= Information provided =
.....

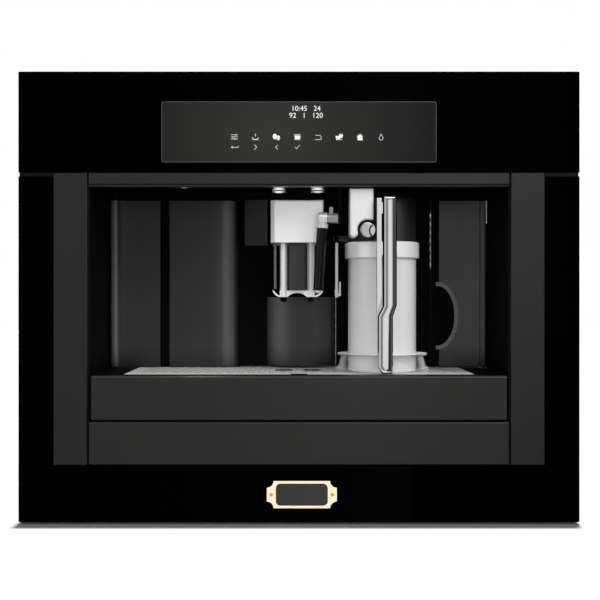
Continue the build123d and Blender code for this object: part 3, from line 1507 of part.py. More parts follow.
with BuildPart() as hopper_lid:
    hinged_lid(hopper_x, hopper_y, hopper_width + 4, hopper_length + 4, hinge_y, 66)
save(hopper_lid, "hopper_lid")

with BuildPart() as chute_lid:
    hinged_lid(chute_x, chute_y, chute_width + 4, chute_length + 4, chute_hinge_y, 25)
save(chute_lid, "chute_lid")

with BuildPart() as grind_dial:
    dial_height = 9.0
    with BuildSketch(Plane.XY.offset(cover_top + seat_gap)):
        with Locations((dial_x, dial_y)):
            Circle(dial_radius)
            with PolarLocations(dial_radius + 1, 10):
                Circle(3, mode=Mode.SUBTRACT)
    extrude(amount=dial_height)
    with Locations((dial_x, dial_y, housing_top - 2)):
        Cylinder(dial_stem_radius, 2 * (cover_top - housing_top + 3))
    with Locations((dial_x, dial_y, housing_top - 3.5)):
        Cylinder(7, 6)
    pointer_z = (cover_top + seat_gap + dial_height - 1, cover_top + dial_height + 2)
    block((dial_x - 1, dial_x + 1), (dial_y - dial_radius + 4, dial_y), pointer_z, mode=Mode.SUBTRACT)
save(grind_dial, "grind_dial")

# ---------------------------------------------------------------- electrics
post_radius = 3.0
post_inset = 6.0
board = 1.6
board_margin = 21.3  # from the pan's left wall to the power board
power_board_width = 150.0
coil_height = 36.4
capacitor_radius = 8.0
capacitor_height = 24.0
sink_height = 28.4
sink_inset = 25.0
sink_length = 100.0
sink_set_back = 50.0
sink_wall = 4.0
capacitor_pitch = 25.0
power_depth = 235.0
power_length = 140.0
chip_width = 30.0
chip_height = 6.0
with BuildPart() as circuit_boards:
    board_y = behind_plate_y + 2.5
    board_half_x = display_width / 2 + 4
    board_half_z = display_height / 2 + 1.5
    board_z = (display_z - board_half_z, display_z + board_half_z)
    block((-board_half_x, board_half_x), (board_y, board_y + board), board_z)
    with BuildSketch(front_plane(board_y)):
        with Locations((0, display_z)):
            with GridLocations(2 * board_half_x - 8, 2 * board_half_z - 6, 2, 2):
                Circle(post_radius)
    extrude(amount=board_y - behind_plate_y)
    panel_x = (-display_width / 2 + 26, display_width / 2 - 26)
    panel_z = (display_z - display_height / 2 + 10.5, display_z + display_height / 2 - 10.5)
    block(panel_x, (plate_y, board_y), panel_z)
    for x in (-100, 70):
        chip_y = (board_y + board, board_y + board + chip_height)
        block((x, x + chip_width), chip_y, (display_z - 12, display_z + 12))

    power_z = pan_floor + 7
    power_y = (at_depth(power_depth), at_depth(power_depth + power_length))
    power_left = board_margin - half_pan
    power_x = (power_left, power_left + power_board_width)
    block(power_x, power_y, (power_z, power_z + board))
    for x in (power_x[0] + post_inset, power_x[1] - post_inset):
        for y in (power_y[0] + post_inset, power_y[1] - post_inset):
            with Locations((x, y, (pan_floor + power_z) / 2)):
                Cylinder(post_radius, power_z - pan_floor)
    power_top = power_z + board
    coil_x = (power_left + 15, power_left + 65)
    block(coil_x, (power_y[0] + 20, power_y[0] + 60), (power_top, power_top + coil_height))
    for step in range(3):
        capacitor_x = coil_x[1] + 20 + capacitor_pitch * step
        with Locations((capacitor_x, power_y[0] + 40, power_top + capacitor_height / 2)):
            Cylinder(capacitor_radius, capacitor_height)
    sink_x = (power_left + sink_inset, power_left + sink_inset + sink_length)
    sink_y = power_y[1] - sink_set_back
    block(sink_x, (sink_y, sink_y + sink_wall), (power_top, power_top + sink_height))
save(circuit_boards, "circuit_boards")

switch_z = inlet_z + 12.0
switch_radius = 7.0
switch_y = back_y + inlet_proud - switch_radius - 0.2
switch_half = 5.5
with BuildPart() as mains_inlet:
    half_w = inlet_width / 2
    half_h = inlet_height / 2
    block(
        (inlet_x - half_w, inlet_x + half_w),
        (back_y - 24, back_y),
        (inlet_z - half_h, inlet_z + half_h),
    )
    block(
        (inlet_x - half_w - 4, inlet_x + half_w + 4),
        (back_y, back_y + inlet_proud),
        (inlet_z - half_h - 4, inlet_z + half_h + 4),
    )
    with BuildSketch(front_plane(back_y + inlet_proud)):
        with Locations((inlet_x, inlet_z - 10)):
            RectangleRounded(24, 17, 3)
            for x, z in ((-7, -2), (0, 2.5), (7, -2)):
                with Locations((x, z)):
                    Rectangle(2, 4, mode=Mode.SUBTRACT)
    extrude(amount=17, mode=Mode.SUBTRACT)
    socket_x = (inlet_x - switch_half - running_gap, inlet_x + switch_half + running_gap)
    with Locations(Location((inlet_x, switch_y, switch_z), (0, 90, 0))):
        Cylinder(switch_radius + running_gap, socket_x[1] - socket_x[0], mode=Mode.SUBTRACT)
    mouth_y = (switch_y, back_y + inlet_proud)
    mouth_z = (switch_z - switch_radius - running_gap, switch_z + switch_radius + running_gap)
    block(socket_x, mouth_y, mouth_z, mode=Mode.SUBTRACT)
    with Locations(Location((inlet_x, switch_y, switch_z), (0, 90, 0))):
        Cylinder(1 + pin_gap, 2 * switch_half + 5, mode=Mode.SUBTRACT)
save(mains_inlet, "mains_inlet")

with BuildPart() as main_switch:
    with Locations(Location((inlet_x, switch_y, switch_z), (0, 90, 0))):
        Cylinder(switch_radius, 2 * switch_half)
        Cylinder(1, 2 * switch_half + 4)
    with BuildSketch(Plane.YZ.offset(inlet_x - switch_half)):
        with Locations((switch_y + switch_radius + 1.2, switch_z)):
            Circle(3.2)
    extrude(amount=2 * switch_half, mode=Mode.SUBTRACT)
save(main_switch, "main_switch")
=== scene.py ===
"""Dresses the built-in coffee machine as it is photographed: square on, black glass front, lit niche.

The frame gives every piece its size and place. Metres throughout, +Z up, the glass front faces -Y.
"""

import json
from math import cos, pi, radians, sin

import bpy
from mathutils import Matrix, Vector


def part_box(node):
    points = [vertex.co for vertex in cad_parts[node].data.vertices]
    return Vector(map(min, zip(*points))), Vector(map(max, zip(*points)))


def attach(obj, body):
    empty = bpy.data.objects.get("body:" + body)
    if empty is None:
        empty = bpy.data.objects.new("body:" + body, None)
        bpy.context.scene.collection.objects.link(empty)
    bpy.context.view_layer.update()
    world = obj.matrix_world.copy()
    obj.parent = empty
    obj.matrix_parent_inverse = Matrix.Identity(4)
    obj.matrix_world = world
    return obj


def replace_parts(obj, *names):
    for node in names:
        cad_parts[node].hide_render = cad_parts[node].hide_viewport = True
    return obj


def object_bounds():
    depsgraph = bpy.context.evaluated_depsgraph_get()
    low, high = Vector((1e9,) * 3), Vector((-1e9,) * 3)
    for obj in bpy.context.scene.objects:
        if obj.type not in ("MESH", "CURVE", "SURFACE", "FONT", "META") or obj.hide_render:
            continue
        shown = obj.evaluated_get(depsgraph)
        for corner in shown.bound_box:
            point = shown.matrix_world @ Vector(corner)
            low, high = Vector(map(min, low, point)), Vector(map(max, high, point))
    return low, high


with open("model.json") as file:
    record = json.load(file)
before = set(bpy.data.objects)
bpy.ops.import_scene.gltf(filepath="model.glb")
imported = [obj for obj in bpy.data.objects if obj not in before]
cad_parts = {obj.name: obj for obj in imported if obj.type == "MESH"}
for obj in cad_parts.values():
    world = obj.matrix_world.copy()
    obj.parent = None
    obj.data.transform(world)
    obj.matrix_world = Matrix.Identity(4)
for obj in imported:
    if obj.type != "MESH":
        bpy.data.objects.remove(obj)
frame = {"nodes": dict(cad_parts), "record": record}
cad_low, cad_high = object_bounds()
bpy.ops.object.select_all(action="DESELECT")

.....

= Problem to solve =
Copy out exactly the lines from the one with "mouth_z = (switch_z" through the one with "point = shown.matrix_world", counting both ends, and no other lines.

= Exercise output =
    mouth_z = (switch_z - switch_radius - running_gap, switch_z + switch_radius + running_gap)
    block(socket_x, mouth_y, mouth_z, mode=Mode.SUBTRACT)
    with Locations(Location((inlet_x, switch_y, switch_z), (0, 90, 0))):
        Cylinder(1 + pin_gap, 2 * switch_half + 5, mode=Mode.SUBTRACT)
save(mains_inlet, "mains_inlet")

with BuildPart() as main_switch:
    with Locations(Location((inlet_x, switch_y, switch_z), (0, 90, 0))):
        Cylinder(switch_radius, 2 * switch_half)
        Cylinder(1, 2 * switch_half + 4)
    with BuildSketch(Plane.YZ.offset(inlet_x - switch_half)):
        with Locations((switch_y + switch_radius + 1.2, switch_z)):
            Circle(3.2)
    extrude(amount=2 * switch_half, mode=Mode.SUBTRACT)
save(main_switch, "main_switch")
=== scene.py ===
"""Dresses the built-in coffee machine as it is photographed: square on, black glass front, lit niche.

The frame gives every piece its size and place. Metres throughout, +Z up, the glass front faces -Y.
"""

import json
from math import cos, pi, radians, sin

import bpy
from mathutils import Matrix, Vector


def part_box(node):
    points = [vertex.co for vertex in cad_parts[node].data.vertices]
    return Vector(map(min, zip(*points))), Vector(map(max, zip(*points)))


def attach(obj, body):
    empty = bpy.data.objects.get("body:" + body)
    if empty is None:
        empty = bpy.data.objects.new("body:" + body, None)
        bpy.context.scene.collection.objects.link(empty)
    bpy.context.view_layer.update()
    world = obj.matrix_world.copy()
    obj.parent = empty
    obj.matrix_parent_inverse = Matrix.Identity(4)
    obj.matrix_world = world
    return obj


def replace_parts(obj, *names):
    for node in names:
        cad_parts[node].hide_render = cad_parts[node].hide_viewport = True
    return obj


def object_bounds():
    depsgraph = bpy.context.evaluated_depsgraph_get()
    low, high = Vector((1e9,) * 3), Vector((-1e9,) * 3)
    for obj in bpy.context.scene.objects:
        if obj.type not in ("MESH", "CURVE", "SURFACE", "FONT", "META") or obj.hide_render:
            continue
        shown = obj.evaluated_get(depsgraph)
        for corner in shown.bound_box:
            point = shown.matrix_world @ Vector(corner)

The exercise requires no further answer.